Using the listing below, select the lines with the word "that" and copy them.

--- start Information shown ---

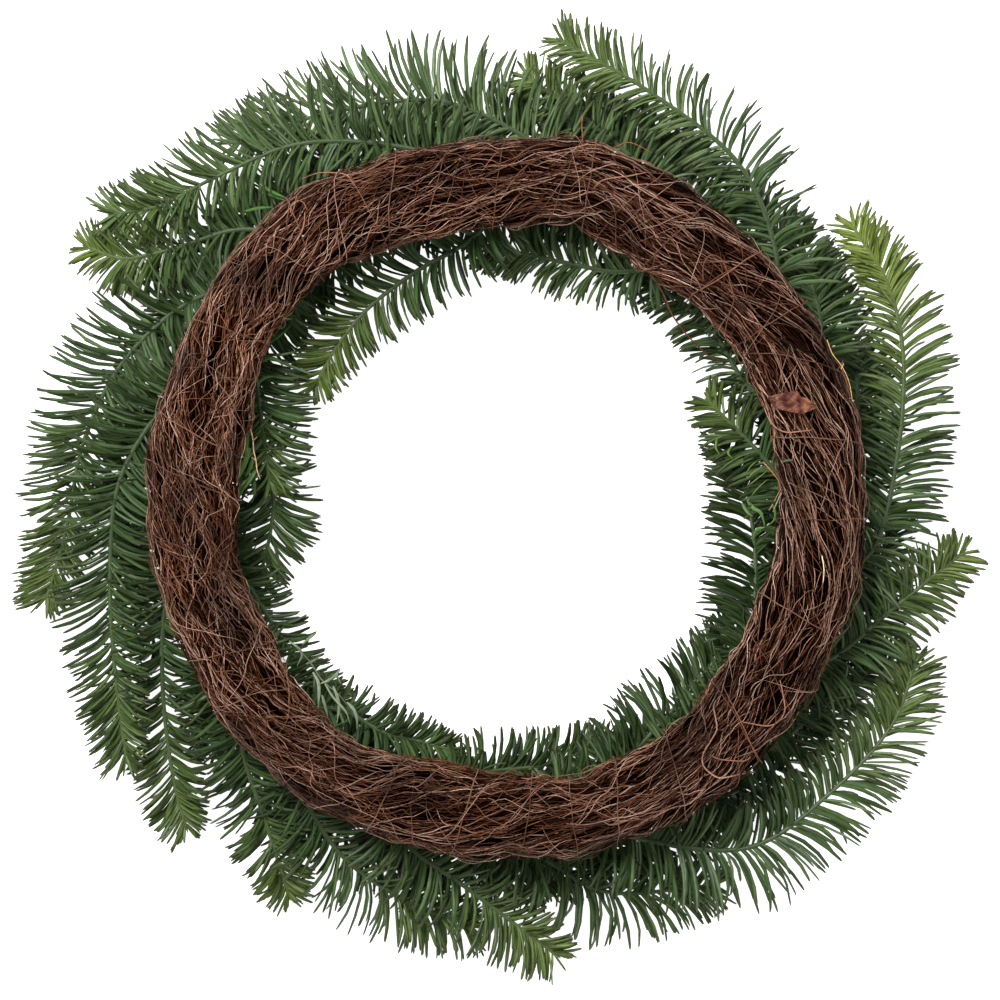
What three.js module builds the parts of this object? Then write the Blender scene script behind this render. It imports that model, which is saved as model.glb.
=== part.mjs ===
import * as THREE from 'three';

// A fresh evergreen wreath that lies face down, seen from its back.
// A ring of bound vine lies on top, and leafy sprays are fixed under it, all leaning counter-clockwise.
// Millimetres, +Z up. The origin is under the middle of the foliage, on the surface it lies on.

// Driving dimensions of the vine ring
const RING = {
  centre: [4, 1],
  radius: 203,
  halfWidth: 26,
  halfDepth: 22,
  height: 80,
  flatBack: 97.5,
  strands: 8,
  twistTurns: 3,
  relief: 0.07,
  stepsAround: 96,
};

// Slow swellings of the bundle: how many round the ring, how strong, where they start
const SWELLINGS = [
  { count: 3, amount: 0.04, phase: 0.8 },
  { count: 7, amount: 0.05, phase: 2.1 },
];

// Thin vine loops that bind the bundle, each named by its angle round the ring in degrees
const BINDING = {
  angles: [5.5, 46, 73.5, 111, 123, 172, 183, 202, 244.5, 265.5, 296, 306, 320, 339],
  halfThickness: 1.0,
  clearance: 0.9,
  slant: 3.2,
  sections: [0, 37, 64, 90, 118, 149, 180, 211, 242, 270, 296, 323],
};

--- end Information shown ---

_Answer to the problem_:
What three.js module builds the parts of this object? Then write the Blender scene script behind this render. It imports that model, which is saved as model.glb.
// A fresh evergreen wreath that lies face down, seen from its back.
// Thin vine loops that bind the bundle, each named by its angle round the ring in degrees